Two days later, the House of Representatives passed a nonbinding resolution formally condemning the Trump administration’s transgender military ban. The vote was 238-185. Every Democrat backed the measure, but only five Republicans did. Bucks County Rep. Brian Fitzpatrick was among them.

DOJ Pride, a group representing the Department of Justice’s LGBTQ employees and contractors, has delivered a letter to U.S. Attorney General William Barr about the “declining morale” of, and outright discrimination against, LGBTQ workers.

The group cited two main concerns: the lack of a DOJ-issued Equal Employment Opportunity statement, and the results of an October 2018 survey that showed only 31 percent of respondents felt the department valued its LGBTQ employees.

First. Black. Lesbian. Mayor. Of. A. Major. U.S. City.

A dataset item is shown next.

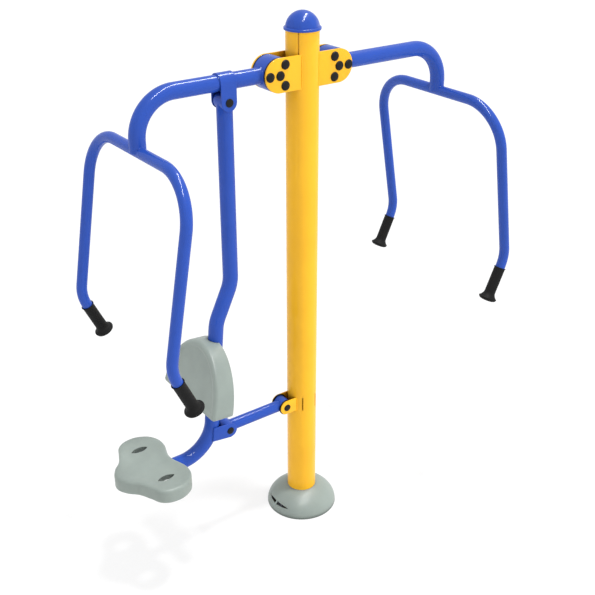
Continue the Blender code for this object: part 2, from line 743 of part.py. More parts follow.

It is difficult to overstate the historic nature of Lori Lightfoot’s landslide victory to become the next mayor of Chicago. In a runoff that pitted two black Democratic women progressives against each other, Lightfoot’s win puts her not only in one of the highest-profile positions for a black woman, but also makes her one of the highest-placed LGBTQ people in U.S. politics.

As the Equality Act fails to move forward in Congress yet again, a new Pew Research study and a new Gallup poll show that a majority of Americans don’t think LGBT people face discrimination. Among young adults, the demographic traditionally most supportive of LGBT rights, perceptions of discrimination against gay and lesbian people dropped by 16 points.